About Thermoelectric Cooler Components

A thermoelectric cooler (TEC) is a semiconductor device that, when powered, creates a temperature difference between opposite sides of the device.

This page discusses:

Thermoelectric Cooler Structure

A TEC is a thin, chip-like device that connects to a power source. The device is composed of two plates (typically made from ceramic or aluminum) that sandwich together a set number of semiconductor pellets, as shown below.



N-type semiconductor pellet

P-type semiconductor pellet

Pellet height

Pellet width

Metal linkages

Plates

There are two types of semiconductor pellets, negative and positive (that is, n-type and p-type). The n-type pellets are made from a material that is electrically neutral but has excess electrons occupying the valence shells of its atoms. The p-type pellets are made from a material that is also electrically neutral but has excess vacancies in the valence shells of its atoms. The pellets are daisy chained in an alternating pattern (for example, n-p-n-p) using metal linkages that alternate sides of the pellets. Each end of the daisy chain is soldered to a lead, such that the TEC can connect to a power source and ground.

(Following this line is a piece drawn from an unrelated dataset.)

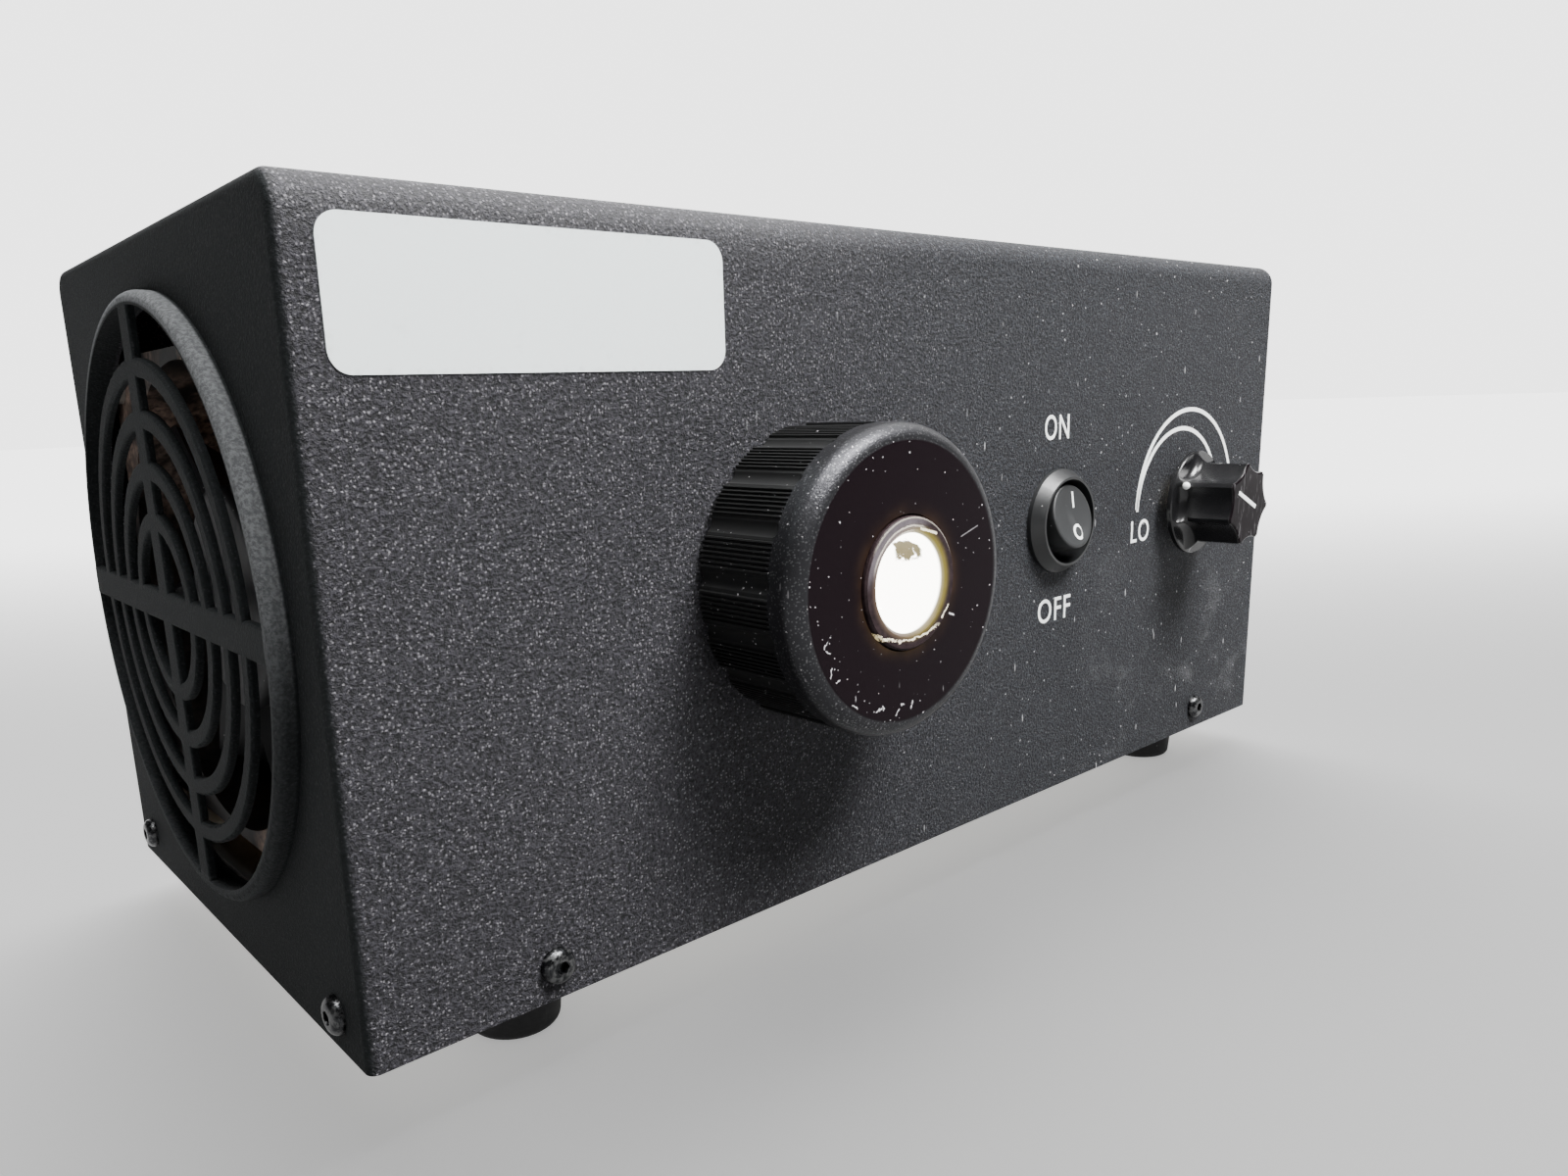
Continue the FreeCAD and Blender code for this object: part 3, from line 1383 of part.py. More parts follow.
board_top = board_bottom + seat_gap + board_thickness
block_middle_y = board_y - board_depth / 2 + terminal_block_inset + terminal_block_depth / 2
terminal_block_pitch = terminal_block_width / terminal_block_ways


def dimmer_board():
    board = box(board_x - board_width / 2, board_x + board_width / 2, board_y - board_depth / 2,
                board_y + board_depth / 2, board_bottom + seat_gap, board_top)
    holes = [rod_z(x, y, m3_radius + hole_gap, board_bottom - past, board_top + past)
             for x, y in board_corners()]
    return board.cut(Part.makeCompound(holes))


def board_standoffs():
    """Hexagonal pillars with a stud into the base plate and a tapped top."""
    pillars = []
    for x, y in board_corners():
        pillar = hex_prism(2 * standoff_radius, V(x, y, plate_top + seat_gap), V(0, 0, 1),
                           standoff_height)
        stud = rod_z(x, y, m3_radius, plate_top - standoff_stud, plate_top + past)
        tapped = rod_z(x, y, m3_radius + thread_gap, board_bottom - standoff_tap, board_bottom + past)
        pillars.append(pillar.fuse(stud).cut(tapped))
    return pillars


def board_screws():
    return [pan_screw(V(x, y, board_top + seat_gap), V(0, 0, 1), board_thickness + board_screw_bite)
            for x, y in board_corners()]


def triac_heatsink():
    """The finned heatsink with the triac on its face."""
    y0 = board_y + board_depth / 2 - sink_setback - sink_depth
    x0 = board_x - sink_width / 2
    z0 = board_top + seat_gap
    base = box(x0, x0 + sink_width, y0, y0 + sink_base, z0, z0 + sink_height)
    pitch = (sink_width - sink_fin) / (sink_fins - 1)
    fins = [box(x0 + i * pitch, x0 + i * pitch + sink_fin, y0 + sink_base / 2, y0 + sink_depth,
                z0, z0 + sink_height) for i in range(sink_fins)]
    triac = box(board_x - triac_width / 2, board_x + triac_width / 2, y0 - triac_thickness, y0,
                z0 + triac_rise, z0 + triac_rise + triac_height)
    return base.multiFuse(fins + [triac])


def filter_choke():
    """The toroidal choke, standing on its rim along the board's width."""
    y = board_y + choke_offset
    z = board_top + seat_gap + choke_radius + choke_tube
    return Part.makeTorus(choke_radius, choke_tube, V(board_x, y, z), V(0, 1, 0))


def film_capacitor():
    x = board_x + capacitor_offset_x
    y = board_y + capacitor_offset_y
    return rounded_box(x - capacitor_width / 2, x + capacitor_width / 2, y - capacitor_depth / 2,
                       y + capacitor_depth / 2, board_top + seat_gap,
                       board_top + seat_gap + capacitor_height, capacitor_corner, 2)


def terminal_block():
    x0 = board_x - terminal_block_width / 2
    y0 = block_middle_y - terminal_block_depth / 2
    z0 = board_top + seat_gap
    block = box(x0, x0 + terminal_block_width, y0, y0 + terminal_block_depth, z0,
                z0 + terminal_block_height)
    wells = [rod_z(x, block_middle_y, terminal_block_pitch * terminal_well_share,
                   z0 + terminal_block_height - terminal_well_depth, z0 + terminal_block_height + past)
             for x in terminal_well_places()]
    return block.cut(Part.makeCompound(wells))


def terminal_well_places():
    return [board_x + (i - (terminal_block_ways - 1) / 2) * terminal_block_pitch
            for i in range(terminal_block_ways)]


# ---------------------------------------------------------------- mains inlet
flange_rear = rear + inlet_flange
plug_z = inlet_z + inlet_body_height / 2 - plug_wall - plug_height / 2
drawer_z = inlet_z - inlet_body_height / 2 + drawer_margin + drawer_height / 2


def inlet_body():
    """The appliance inlet: flange, body, plug recess and the well of the fuse drawer."""
    half_width = inlet_flange_width / 2
    half_height = inlet_flange_height / 2
    flange = rounded_box(inlet_x - half_width, inlet_x + half_width, rear, flange_rear,
                         inlet_z - half_height, inlet_z + half_height, inlet_corner, 1)
    body = inlet_cutout(0, flange_rear - inlet_flange - inlet_body_depth, rear + past)
    recess = rounded_box(inlet_x - plug_width / 2, inlet_x + plug_width / 2, flange_rear - plug_depth,
                         flange_rear + past, plug_z - plug_height / 2, plug_z + plug_height / 2,
                         plug_corner, 1)
    well = box(inlet_x - drawer_width / 2 - free_gap, inlet_x + drawer_width / 2 + free_gap,
               flange_rear - drawer_depth - 1.0, flange_rear + past, drawer_z - drawer_height / 2 - free_gap,
               drawer_z + drawer_height / 2 + free_gap)
    cuts = [recess, well]
    for side in (-1, 1):
        x = inlet_x + side * inlet_screw_pitch / 2
        cuts.append(rod_y(x, inlet_z, m3_radius + hole_gap, rear - past, flange_rear + past))
        cuts.append(Part.makeCone(m3_radius + hole_gap, pan_head_radius + hole_gap, pan_head_height,
                                  V(x, flange_rear - pan_head_height, inlet_z), V(0, 1, 0)))
    for x, z in blade_places():
        cuts.append(box(x - blade_thickness / 2 - seat_gap, x + blade_thickness / 2 + seat_gap,
                        rear - inlet_body_depth - past, rear, z - blade_width / 2 - seat_gap,
                        z + blade_width / 2 + seat_gap))
    return flange.fuse(body).cut(Part.makeCompound(cuts)).removeSplitter()


def blade_places():
    return [(inlet_x - blade_spacing, plug_z - earth_offset), (inlet_x, plug_z + earth_offset),
            (inlet_x + blade_spacing, plug_z - earth_offset)]


def inlet_blades():
    return [box(x - blade_thickness / 2, x + blade_thickness / 2, rear - inlet_body_depth - blade_tail,
                flange_rear - plug_setback, z - blade_width / 2, z + blade_width / 2)
            for x, z in blade_places()]


def inlet_screws():
    """Countersunk screws, flush with the inlet's flange."""
    screws = []
    for side in (-1, 1):
        x = inlet_x + side * inlet_screw_pitch / 2
        head = Part.makeCone(m3_radius, pan_head_radius, pan_head_height - plate_gap,
                             V(x, flange_rear - pan_head_height, inlet_z), V(0, 1, 0))
        shank = rod_y(x, inlet_z, m3_radius, rear_in - inlet_screw_past, flange_rear - pan_head_height)
        slot = box(x - pan_head_radius - past, x + pan_head_radius + past,
                   flange_rear - pan_head_height * slot_share, flange_rear + past,
                   inlet_z - inlet_slot_width / 2, inlet_z + inlet_slot_width / 2)
        screws.append(head.fuse(shank).cut(slot))
    return screws


def fuse_drawer():
    """The pull-out fuse drawer: face, floor and walls round the working and the spare fuse."""
    half_width = drawer_width / 2
    half_height = drawer_height / 2
    y0 = flange_rear - drawer_depth
    body = box(inlet_x - half_width, inlet_x + half_width, y0, flange_rear,
               drawer_z - half_height, drawer_z + half_height)
    face = rounded_box(inlet_x - half_width, inlet_x + half_width, flange_rear - past,
                       flange_rear + drawer_lip, drawer_z - half_height, drawer_z + half_height,
                       drawer_corner, 1)
    finger_notch = rod_x(flange_rear + drawer_lip + notch_lift, drawer_z + half_height, notch_radius,
                         inlet_x - notch_length / 2, inlet_x + notch_length / 2)
    tray = box(inlet_x - half_width + drawer_wall, inlet_x + half_width - drawer_wall,
               y0 + drawer_wall, flange_rear - drawer_face_wall, drawer_z - half_height + drawer_wall,
               drawer_z + half_height + past)
    return body.fuse(face).cut(finger_notch).cut(tray)


def fuses():
    y0 = flange_rear - drawer_depth + drawer_wall + free_gap
    z = drawer_z - drawer_height / 2 + drawer_wall + fuse_radius + fuse_rest
    return [rod_y(inlet_x + side * (fuse_radius + fuse_spread), z, fuse_radius, y0, y0 + fuse_length)
            for side in (-1, 1)]


# ---------------------------------------------------------------- wiring
def lead(points, bend):
    """An insulated lead along straight runs joined by tangent arcs."""
    edges = []
    start = points[0]
    for before, corner, after in zip(points, points[1:], points[2:]):
        back = (before - corner).normalize()
        onward = (after - corner).normalize()
        half = back.getAngle(onward) / 2
        inward = (back + onward).normalize()
        centre = corner + inward * (bend / math.sin(half))
        run_end = corner + back * (bend / math.tan(half))
        arc_end = corner + onward * (bend / math.tan(half))
        edges.append(Part.LineSegment(start, run_end).toShape())
        edges.append(Part.Arc(run_end, centre - inward * bend, arc_end).toShape())
        start = arc_end
    edges.append(Part.LineSegment(start, points[-1]).toShape())
    section = Part.Wire([Part.makeCircle(lead_radius, points[0], points[1] - points[0])])
    return Part.Wire(edges).makePipeShell([section], True, False)


def wiring_leads():
    """Lamp leads to the transformer, mains leads to the switch, dimmer leads to the board."""
    leads = []
    socket_y = (socket_front + socket_rear) / 2
    socket_top = guide_z + socket_height / 2 + seat_gap
    coil_y = transformer_y + core_stack / 2 + coil_overhang / 2
    coil_top = core_bottom + core_height - core_leg - free_gap + seat_gap
    for side in (-1, 1):
        x = guide_x + side * lamp_lead_spread
        coil_x = transformer_x + side * core_leg / 2
        height = lead_height - side * 2 * lead_radius
        end_y = coil_y - side * lead_radius
        leads.append(lead([V(x, socket_y, socket_top), V(x, socket_y, height),
                           V(coil_x, end_y, height), V(coil_x, end_y, coil_top)], lead_bend))
    tail = rear - inlet_body_depth - blade_tail - seat_gap
    terminal_end = front + switch_body_depth + terminal_length + seat_gap
    turn_y = terminal_end + lead_run
    for (x, z), level in zip((blade_places()[0], blade_places()[2]), terminal_levels()[1:]):
        turn_y += 4 * lead_radius
        leads.append(lead([V(x, tail, z), V(x, turn_y, z), V(switch_x, turn_y, switch_z + level),
                           V(switch_x, terminal_end, switch_z + level)], lead_small_bend))
    tab_end = dimmer_z - pot_radius - pot_tab_length - seat_gap
    tab_y = front_in + pot_depth - pot_tab_setback + pot_tab_thickness / 2
    block_top = board_top + terminal_block_height + 2 * seat_gap
    middle_z = (tab_end + block_top) / 2
    wells = terminal_well_places()
    for side, block_x in ((-1, wells[0]), (1, wells[-1])):
        x = dimmer_x + side * pot_tab_pitch
        leads.append(lead([V(x, tab_y, tab_end), V(x, tab_y, middle_z),
                           V(block_x, block_middle_y, middle_z), V(block_x, block_middle_y, block_top)],
                          lead_small_bend))
    return leads


# ---------------------------------------------------------------- write every node
NODES = {
    "cover": cover,
    "base_plate": base_plate,
    "front_label": front_label,
    "rubber_feet": rubber_feet,
    "foot_screws": foot_screws,
    "foot_nuts": foot_nuts,
    "cover_screws": cover_screws,
    "nose_tube": nose_tube,
    "nose_nut": nose_nut,
    "heat_glass": heat_glass,
    "glass_retainer": glass_retainer,
    "guide_collet": guide_collet,
    "thrust_washer": thrust_washer,
    "retaining_clip": retaining_clip,
    "clamp_knob": clamp_knob,
    "lamp_reflector": lamp_reflector,
    "lamp_capsule": lamp_capsule,
    "lamp_base": lamp_base,
    "lamp_socket": lamp_socket,
    "socket_screws": socket_screws,
    "socket_bracket": socket_bracket,
    "lamp_holder": lamp_holder,
    "lamp_clips": lamp_clips,
    "clip_screws": clip_screws,
    "bracket_screws": bracket_screws,
    "heat_shield": heat_shield,
    "thermal_cutout": thermal_cutout,
    "fan_frame": fan_frame,
    "fan_bearing": fan_bearing,
    "fan_stator": fan_stator,
    "fan_impeller": fan_impeller,
    "fan_shaft": fan_shaft,
    "fan_bracket": fan_bracket,
    "fan_screws": fan_screws,
    "fan_nuts": fan_nuts,
    "switch_housing": switch_housing,
    "switch_terminals": switch_terminals,
    "switch_rocker": switch_rocker,
    "potentiometer": potentiometer,
    "bushing_nut": bushing_nut,
    "dimmer_shaft": dimmer_shaft,
    "dimmer_knob": dimmer_knob,
    "dimmer_set_screw": dimmer_set_screw,
    "transformer_core": transformer_core,
    "transformer_coil": transformer_coil,
    "transformer_brackets": transformer_brackets,
    "core_rivets": core_rivets,
    "dimmer_board": dimmer_board,
    "board_standoffs": board_standoffs,
    "board_screws": board_screws,
    "triac_heatsink": triac_heatsink,
    "filter_choke": filter_choke,
    "film_capacitor": film_capacitor,
    "terminal_block": terminal_block,
    "inlet_body": inlet_body,
    "inlet_blades": inlet_blades,
    "inlet_screws": inlet_screws,
    "fuse_drawer": fuse_drawer,
    "fuses": fuses,
    "wiring_leads": wiring_leads,
}

os.makedirs("parts", exist_ok=True)
for node, make in NODES.items():
    made = make()
    shape = Part.makeCompound(made) if isinstance(made, list) else made
    shape.exportStep("parts/" + node + ".step")
    print(node, len(shape.Solids), "solids", round(shape.Volume, 1), "mm3", shape.isValid())
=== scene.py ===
import json
import math

import bpy
from bpy.props import FloatProperty, FloatVectorProperty, PointerProperty
from mathutils import Matrix, Vector


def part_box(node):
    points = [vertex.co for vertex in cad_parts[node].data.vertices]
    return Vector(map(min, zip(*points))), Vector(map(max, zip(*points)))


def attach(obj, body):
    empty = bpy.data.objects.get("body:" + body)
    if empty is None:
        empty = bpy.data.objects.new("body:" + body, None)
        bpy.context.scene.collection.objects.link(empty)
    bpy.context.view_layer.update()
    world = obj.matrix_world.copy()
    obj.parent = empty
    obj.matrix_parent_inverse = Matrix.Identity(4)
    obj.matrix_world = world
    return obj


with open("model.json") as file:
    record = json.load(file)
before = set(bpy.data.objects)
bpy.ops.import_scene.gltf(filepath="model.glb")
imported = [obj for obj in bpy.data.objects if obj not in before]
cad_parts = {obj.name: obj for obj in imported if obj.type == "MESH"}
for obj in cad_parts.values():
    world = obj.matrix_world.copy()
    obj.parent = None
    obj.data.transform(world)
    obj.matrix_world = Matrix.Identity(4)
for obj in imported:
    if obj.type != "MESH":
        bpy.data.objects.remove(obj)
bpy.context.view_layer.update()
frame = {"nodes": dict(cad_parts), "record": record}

bl_info = {
    "name": "Fiber Optic Illuminator",
    "version": (1, 0, 0),
    "blender": (4, 5, 0),
    "location": "3D View > Sidebar > Illuminator",
    "description": "Finishes the packed illuminator, letters its panel and sets up its studio",
    "category": "Add Mesh",
}

MM = 0.001
GUARD_RISE = 3.0 * MM  # how far the fan guard is drawn out of the case's left end


# -------------------- places read from the solids
def middle(node):
    low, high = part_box(node)
    return (low + high) / 2


def front_of(node):
    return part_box(node)[0].y


GUIDE = middle("clamp_knob")
SWITCH = middle("switch_housing")
DIMMER = middle("dimmer_knob")
FAN = middle("fan_impeller")
CASE_LOW, CASE_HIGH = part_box("cover")
LEFT = CASE_LOW.x + GUARD_RISE
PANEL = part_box("nose_nut")[1].y  # the nut bears on the panel's front face
KNOB_FACE = front_of("clamp_knob")
DIMMER_FACE = front_of("dimmer_knob")
KNOB_FLAT_RADIUS = 21.9 * MM
KNOB_SHOULDER = 5.9 * MM  # how far back from the face the shoulder reaches
BORE_RADIUS = 7.8 * MM
TUBE_RADIUS = 12.6 * MM
GUARD_RIM_RADIUS = 45.9 * MM
BLACK = (0.0, 0.0, 0.0)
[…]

There are no moving parts in a TEC, meaning it is ideal for solid-state applications.

Energy Transfer

TECs operate according to the Peltier effect; when you apply a voltage to a thermoelectric device, the current (DC) creates a temperature difference between the electrical junctions. In the case of a TEC, when you apply a voltage to the leads, heat diffuses from the metal linkages on one side of the TEC to the metal linkages on the opposite side of the TEC through electron transport. The heat transfer creates a "cold side" and a "hot side" of the TEC. The TEC's hot side must be positioned against a heat sink for the device to operate as expected. The TEC's cold side is positioned in a manner such that it is exposed to the heat source. The hot and cold sides of the TEC can be reversed by changing the direction of the current.

You can control the performance of a TEC with high precision by adjusting the voltage or current that you apply to the circuit.